» Stored data:
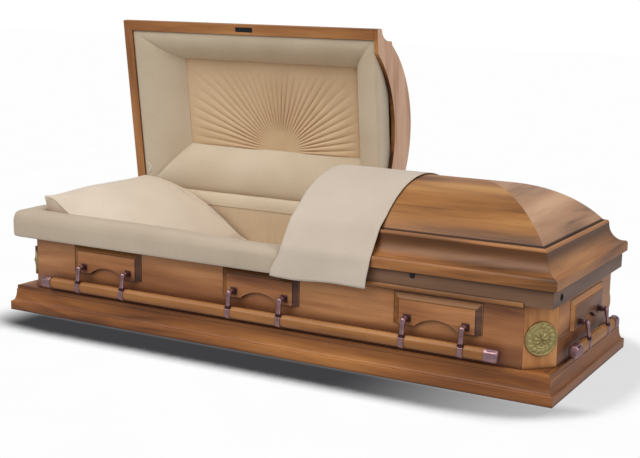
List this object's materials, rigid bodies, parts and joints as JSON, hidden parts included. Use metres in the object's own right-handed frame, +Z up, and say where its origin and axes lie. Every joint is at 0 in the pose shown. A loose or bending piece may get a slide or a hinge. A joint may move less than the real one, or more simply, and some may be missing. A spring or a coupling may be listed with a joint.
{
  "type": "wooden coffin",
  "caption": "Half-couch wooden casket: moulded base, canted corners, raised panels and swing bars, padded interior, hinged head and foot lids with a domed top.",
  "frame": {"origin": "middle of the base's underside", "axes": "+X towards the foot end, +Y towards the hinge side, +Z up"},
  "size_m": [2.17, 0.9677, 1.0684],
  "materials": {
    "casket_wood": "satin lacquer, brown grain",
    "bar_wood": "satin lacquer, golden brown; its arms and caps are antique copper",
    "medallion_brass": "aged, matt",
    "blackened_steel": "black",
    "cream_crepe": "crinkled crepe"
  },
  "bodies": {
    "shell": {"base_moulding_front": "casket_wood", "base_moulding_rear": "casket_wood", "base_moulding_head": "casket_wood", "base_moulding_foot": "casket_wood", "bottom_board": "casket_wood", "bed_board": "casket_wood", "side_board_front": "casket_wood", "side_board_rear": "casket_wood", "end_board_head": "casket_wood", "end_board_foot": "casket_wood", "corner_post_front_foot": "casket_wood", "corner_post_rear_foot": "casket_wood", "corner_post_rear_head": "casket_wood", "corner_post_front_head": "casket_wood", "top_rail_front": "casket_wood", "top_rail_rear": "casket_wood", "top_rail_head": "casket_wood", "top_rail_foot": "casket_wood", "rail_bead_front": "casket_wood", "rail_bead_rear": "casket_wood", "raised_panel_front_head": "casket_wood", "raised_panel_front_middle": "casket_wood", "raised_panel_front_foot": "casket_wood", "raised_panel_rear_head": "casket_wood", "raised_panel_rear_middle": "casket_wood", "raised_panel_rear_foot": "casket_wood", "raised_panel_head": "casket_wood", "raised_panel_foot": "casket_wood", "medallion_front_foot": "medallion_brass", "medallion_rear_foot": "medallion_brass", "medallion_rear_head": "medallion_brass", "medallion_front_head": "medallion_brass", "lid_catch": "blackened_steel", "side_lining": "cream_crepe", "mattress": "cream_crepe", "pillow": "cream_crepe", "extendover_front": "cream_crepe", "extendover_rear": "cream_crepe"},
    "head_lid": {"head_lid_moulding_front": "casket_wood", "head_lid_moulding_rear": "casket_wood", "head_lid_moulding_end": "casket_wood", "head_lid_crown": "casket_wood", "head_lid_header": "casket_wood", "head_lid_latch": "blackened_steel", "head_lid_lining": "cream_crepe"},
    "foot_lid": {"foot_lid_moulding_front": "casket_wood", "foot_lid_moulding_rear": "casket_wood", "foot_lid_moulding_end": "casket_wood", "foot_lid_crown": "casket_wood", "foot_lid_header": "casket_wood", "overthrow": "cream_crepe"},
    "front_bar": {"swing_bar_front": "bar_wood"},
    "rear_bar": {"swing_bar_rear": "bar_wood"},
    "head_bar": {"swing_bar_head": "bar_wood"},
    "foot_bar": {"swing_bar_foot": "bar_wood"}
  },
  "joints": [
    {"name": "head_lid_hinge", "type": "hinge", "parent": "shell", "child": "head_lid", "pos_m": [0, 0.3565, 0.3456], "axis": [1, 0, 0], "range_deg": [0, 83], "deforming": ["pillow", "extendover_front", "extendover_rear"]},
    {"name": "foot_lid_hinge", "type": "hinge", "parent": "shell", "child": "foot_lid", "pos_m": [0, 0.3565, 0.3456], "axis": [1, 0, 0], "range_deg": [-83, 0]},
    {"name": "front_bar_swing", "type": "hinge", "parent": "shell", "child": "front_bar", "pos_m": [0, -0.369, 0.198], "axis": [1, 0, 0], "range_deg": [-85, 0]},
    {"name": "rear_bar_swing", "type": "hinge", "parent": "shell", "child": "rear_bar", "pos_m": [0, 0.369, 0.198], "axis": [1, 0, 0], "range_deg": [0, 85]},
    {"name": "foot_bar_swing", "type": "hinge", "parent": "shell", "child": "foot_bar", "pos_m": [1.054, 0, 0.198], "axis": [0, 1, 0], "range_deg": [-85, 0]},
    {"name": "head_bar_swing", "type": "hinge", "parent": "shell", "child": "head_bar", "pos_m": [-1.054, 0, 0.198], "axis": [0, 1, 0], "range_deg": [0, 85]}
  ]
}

» Exercise aim:
Reproduce every line of the material above exactly.

» Written answer:
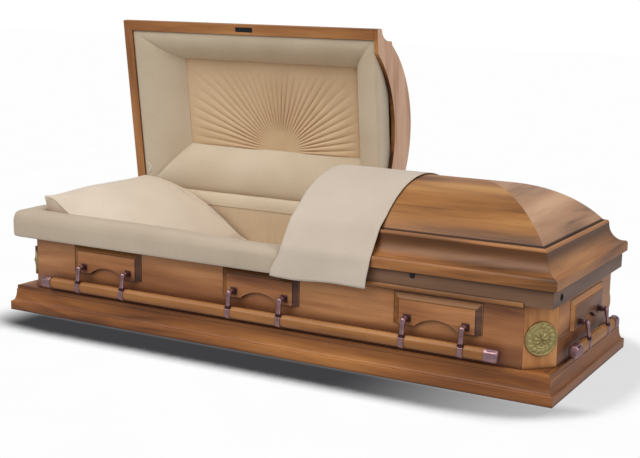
List this object's materials, rigid bodies, parts and joints as JSON, hidden parts included. Use metres in the object's own right-handed frame, +Z up, and say where its origin and axes lie. Every joint is at 0 in the pose shown. A loose or bending piece may get a slide or a hinge. A joint may move less than the real one, or more simply, and some may be missing. A spring or a coupling may be listed with a joint.
{
  "type": "wooden coffin",
  "caption": "Half-couch wooden casket: moulded base, canted corners, raised panels and swing bars, padded interior, hinged head and foot lids with a domed top.",
  "frame": {"origin": "middle of the base's underside", "axes": "+X towards the foot end, +Y towards the hinge side, +Z up"},
  "size_m": [2.17, 0.9677, 1.0684],
  "materials": {
    "casket_wood": "satin lacquer, brown grain",
    "bar_wood": "satin lacquer, golden brown; its arms and caps are antique copper",
    "medallion_brass": "aged, matt",
    "blackened_steel": "black",
    "cream_crepe": "crinkled crepe"
  },
  "bodies": {
    "shell": {"base_moulding_front": "casket_wood", "base_moulding_rear": "casket_wood", "base_moulding_head": "casket_wood", "base_moulding_foot": "casket_wood", "bottom_board": "casket_wood", "bed_board": "casket_wood", "side_board_front": "casket_wood", "side_board_rear": "casket_wood", "end_board_head": "casket_wood", "end_board_foot": "casket_wood", "corner_post_front_foot": "casket_wood", "corner_post_rear_foot": "casket_wood", "corner_post_rear_head": "casket_wood", "corner_post_front_head": "casket_wood", "top_rail_front": "casket_wood", "top_rail_rear": "casket_wood", "top_rail_head": "casket_wood", "top_rail_foot": "casket_wood", "rail_bead_front": "casket_wood", "rail_bead_rear": "casket_wood", "raised_panel_front_head": "casket_wood", "raised_panel_front_middle": "casket_wood", "raised_panel_front_foot": "casket_wood", "raised_panel_rear_head": "casket_wood", "raised_panel_rear_middle": "casket_wood", "raised_panel_rear_foot": "casket_wood", "raised_panel_head": "casket_wood", "raised_panel_foot": "casket_wood", "medallion_front_foot": "medallion_brass", "medallion_rear_foot": "medallion_brass", "medallion_rear_head": "medallion_brass", "medallion_front_head": "medallion_brass", "lid_catch": "blackened_steel", "side_lining": "cream_crepe", "mattress": "cream_crepe", "pillow": "cream_crepe", "extendover_front": "cream_crepe", "extendover_rear": "cream_crepe"},
    "head_lid": {"head_lid_moulding_front": "casket_wood", "head_lid_moulding_rear": "casket_wood", "head_lid_moulding_end": "casket_wood", "head_lid_crown": "casket_wood", "head_lid_header": "casket_wood", "head_lid_latch": "blackened_steel", "head_lid_lining": "cream_crepe"},
    "foot_lid": {"foot_lid_moulding_front": "casket_wood", "foot_lid_moulding_rear": "casket_wood", "foot_lid_moulding_end": "casket_wood", "foot_lid_crown": "casket_wood", "foot_lid_header": "casket_wood", "overthrow": "cream_crepe"},
    "front_bar": {"swing_bar_front": "bar_wood"},
    "rear_bar": {"swing_bar_rear": "bar_wood"},
    "head_bar": {"swing_bar_head": "bar_wood"},
    "foot_bar": {"swing_bar_foot": "bar_wood"}
  },
  "joints": [
    {"name": "head_lid_hinge", "type": "hinge", "parent": "shell", "child": "head_lid", "pos_m": [0, 0.3565, 0.3456], "axis": [1, 0, 0], "range_deg": [0, 83], "deforming": ["pillow", "extendover_front", "extendover_rear"]},
    {"name": "foot_lid_hinge", "type": "hinge", "parent": "shell", "child": "foot_lid", "pos_m": [0, 0.3565, 0.3456], "axis": [1, 0, 0], "range_deg": [-83, 0]},
    {"name": "front_bar_swing", "type": "hinge", "parent": "shell", "child": "front_bar", "pos_m": [0, -0.369, 0.198], "axis": [1, 0, 0], "range_deg": [-85, 0]},
    {"name": "rear_bar_swing", "type": "hinge", "parent": "shell", "child": "rear_bar", "pos_m": [0, 0.369, 0.198], "axis": [1, 0, 0], "range_deg": [0, 85]},
    {"name": "foot_bar_swing", "type": "hinge", "parent": "shell", "child": "foot_bar", "pos_m": [1.054, 0, 0.198], "axis": [0, 1, 0], "range_deg": [-85, 0]},
    {"name": "head_bar_swing", "type": "hinge", "parent": "shell", "child": "head_bar", "pos_m": [-1.054, 0, 0.198], "axis": [0, 1, 0], "range_deg": [0, 85]}
  ]
}